Don’t forget the wall space above & below.
Although floating shelves are supposed to…well…um…float, you don’t want the shelves to feel like they are stranded all alone in the middle of the ocean. To help fill in the empty space on your wall, hang frames above and below to create a gallery wall that incorporates your floating shelf.
I hung this custom family tree art print beneath the floating shelves to cover more wall space and “fill in” the empty spot. This piece is such a special one and decided it would be a great addition to the entryway for friends and family to see when they step inside our home.
Here you can see that frames were hung around all sides of one long, floating shelf on a wall in the guestroom of our last house.

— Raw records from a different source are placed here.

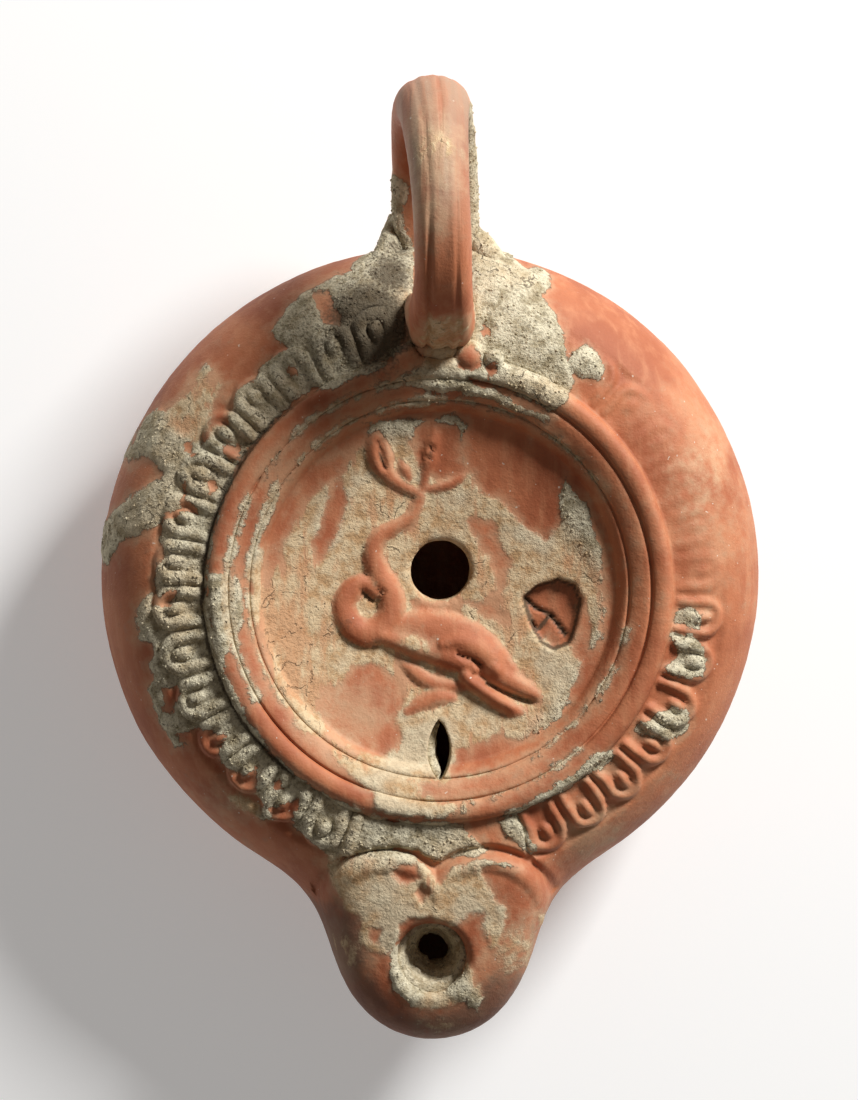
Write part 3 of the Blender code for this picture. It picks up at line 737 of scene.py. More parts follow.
# %% A readable way to write node sums
class Wire:
    """A node's output that can be used in sums."""

    def __init__(self, tree, socket):
        self.tree = tree
        self.socket = socket

    def math(self, operation, *others):
        inputs = {i: value for i, value in enumerate((self, *others))}
        return self.tree.add("ShaderNodeMath", {"operation": operation}, inputs)

    def reflected(self, operation, other):
        return self.tree.add("ShaderNodeMath", {"operation": operation}, {0: other, 1: self})

    def __add__(self, other):
        return self.math("ADD", other)

    def __radd__(self, other):
        return self.reflected("ADD", other)

    def __sub__(self, other):
        return self.math("SUBTRACT", other)

    def __rsub__(self, other):
        return self.reflected("SUBTRACT", other)

    def __mul__(self, other):
        return self.math("MULTIPLY", other)

    def __rmul__(self, other):
        return self.reflected("MULTIPLY", other)

    def __truediv__(self, other):
        return self.math("DIVIDE", other)

    def __rtruediv__(self, other):
        return self.reflected("DIVIDE", other)

    def __neg__(self):
        return self.math("MULTIPLY", -1.0)

    def __abs__(self):
        return self.math("ABSOLUTE")


class Tree:
    """A node tree that nodes are added to by type, settings and inputs."""

    def __init__(self, tree):
        self.tree = tree

    def add(self, kind, settings=None, inputs=None, output=0):
        node = self.tree.nodes.new(kind)
        for name, value in (settings or {}).items():
            if name == "stops":
                self.set_stops(node.color_ramp, value)
            else:
                setattr(node, name, value)
        for name, value in (inputs or {}).items():
            if isinstance(value, Wire):
                self.tree.links.new(value.socket, node.inputs[name])
            else:
                node.inputs[name].default_value = value
        return Wire(self, node.outputs[output])

    def set_stops(self, ramp, stops):
        while len(ramp.elements) < len(stops):
            ramp.elements.new(1.0)
        for element, (position, colour) in zip(ramp.elements, stops):
            element.position = position
            element.color = colour

    def step(self, value, low, high):
        """Eases from 0 at low to 1 at high."""
        settings = {"interpolation_type": "SMOOTHSTEP"}
        return self.add("ShaderNodeMapRange", settings, {"Value": value, "From Min": low, "From Max": high})

    def vector_math(self, operation, first, second=None, scale=None):
        inputs = {0: first}
        if second is not None:
            inputs[1] = second
        if scale is not None:
            inputs["Scale"] = scale
        return self.add("ShaderNodeVectorMath", {"operation": operation}, inputs)

    def separate(self, vector):
        node = self.add("ShaderNodeSeparateXYZ", inputs={0: vector}).socket.node
        return [Wire(self, output) for output in node.outputs]

    def noise(self, position, size, detail, roughness=0.5, output=0):
        """Noise with features of about a size in metres. Output 0 is a number and 1 a colour."""
        inputs = {"Vector": position, "Scale": 1 / size, "Detail": detail, "Roughness": roughness}
        return self.add("ShaderNodeTexNoise", None, inputs, output)

    def mix(self, share, first, second):
        """A colour part of the way from the first to the second."""
        return self.add("ShaderNodeMix", {"data_type": "RGBA"}, {0: share, 6: first, 7: second}, output=2)


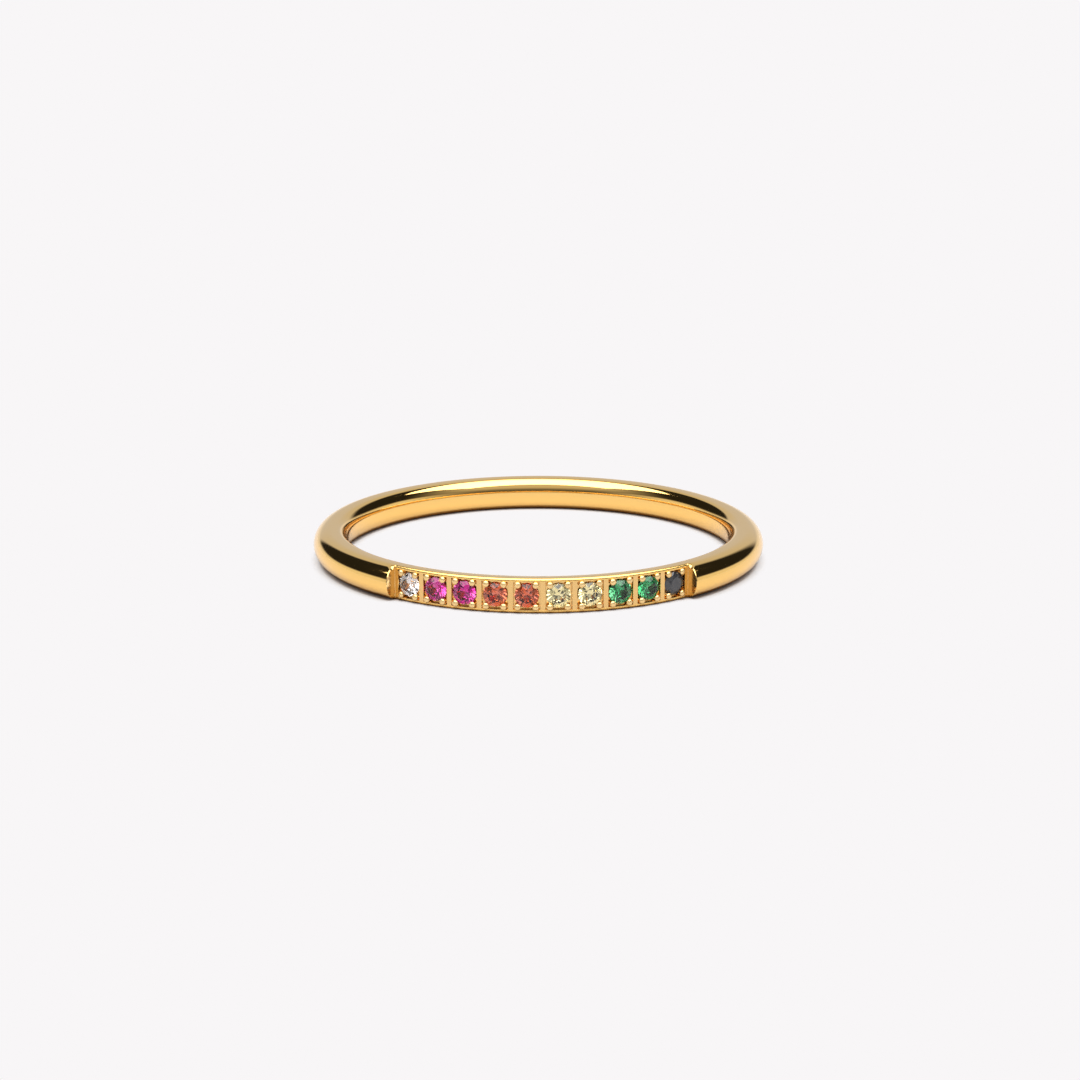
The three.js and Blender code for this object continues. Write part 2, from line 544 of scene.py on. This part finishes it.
class Nodes:
    """The node tree of a material or of the world."""

    def __init__(self, owner):
        owner.use_nodes = True
        self.tree = owner.node_tree
        self.tree.nodes.clear()

    def add(self, kind, sockets=None, output=0, **settings):
        """Adds a node, sets its settings, then its sockets, and returns one of its outputs."""
        node = self.tree.nodes.new(kind)
        for name, value in settings.items():
            setattr(node, name, value)
        for name, value in (sockets or {}).items():
            if isinstance(value, Wire):
                self.tree.links.new(value.socket, node.inputs[name])
            else:
                node.inputs[name].default_value = value
        return Wire(self, node.outputs[output]) if len(node.outputs) else None

    def math(self, operation, *values):
        return self.add("ShaderNodeMath", dict(enumerate(values)), operation=operation)

    def step(self, value, low, high):
        """0 at low, 1 at high, and smooth in between. low may be the larger one."""
        return self.add(
            "ShaderNodeMapRange",
            {"Value": value, "From Min": low, "From Max": high},
            interpolation_type="SMOOTHSTEP",
        )

    def blend(self, factor, first, second):
        """A mix of two colours."""
        return self.add(
            "ShaderNodeMix",
            {"Factor": factor, MIX_A: first, MIX_B: second},
            output=MIX_RESULT,
            data_type="RGBA",
        )

    def mix_shaders(self, factor, first, second):
        return self.add("ShaderNodeMixShader", {0: factor, 1: first, 2: second})

    def noise(self, place, scale, detail=2.0):
        return self.add(
            "ShaderNodeTexNoise", {"Vector": place, "Scale": scale, "Detail": detail}
        )

    def place(self):
        """Where a point lies on the piece, in metres."""
        return self.add("ShaderNodeTexCoord", output="Object")

    def parts(self, vector):
        """The X, Y and Z of a vector."""
        split = self.add("ShaderNodeSeparateXYZ", {"Vector": vector})
        return [Wire(self, out) for out in split.socket.node.outputs]

    def open_sky(self, reach):
        """How open a point is towards the back light, within a distance."""
        return self.add(
            "ShaderNodeAmbientOcclusion",
            {"Distance": reach, "Normal": BACK_LIGHT},
            output=1,
            samples=OPEN_RAYS,
        )

    def surface(self, **sockets):
        """Ends a material with a Principled shader. _ stands for the space in a socket's name."""
        named = {name.replace("_", " "): value for name, value in sockets.items()}
        shader = self.add("ShaderNodeBsdfPrincipled", named)
        self.add("ShaderNodeOutputMaterial", {"Surface": shader})


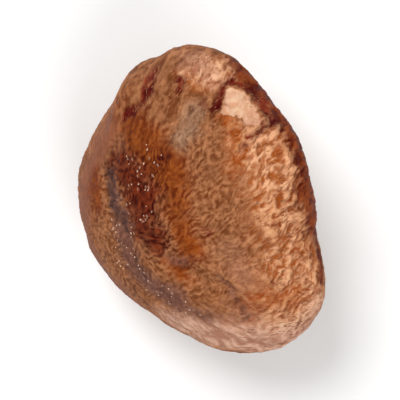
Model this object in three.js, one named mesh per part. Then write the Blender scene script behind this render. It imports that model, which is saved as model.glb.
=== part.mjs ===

There are so many ways to amp up the style of any shelf in your home. The concept of a floating shelf is nice because it doesn’t eat up as much space as a bookcase, yet adds a bit more personality to your wall than a single piece of art. It is a great way to display keepsakes and unique one-of-a-kind knick knacks, while still being able to lean a piece of art or a special photo on it, too.
Don’t let shelf styling intimidate you. In fact, starting with a couple of floating shelves is a far better place to practice your styling than a big, bulky bookcase anyhow!
Just remember these five simple tips for how to style a floating wall shelf and give it a shot! The best part is once your floating shelf is mounted to the wall, you don’t have to put any additional holes in the wall [not that I have ever managed to put multiple incorrect holes behind a single frame before!!] since the items simply rest or lean on the shelf. From there, it is just about moving your objects around until it looks just right to you.
There are no rules, just tips to help you get started!
What is your biggest frustration when it comes to styling a shelf? Do you over-think it?!
Thanks, Melissa for having me over here again and thank you, all for reading! I’d love to hear if you’ve found any of my tips helpful! Have a wonderful day!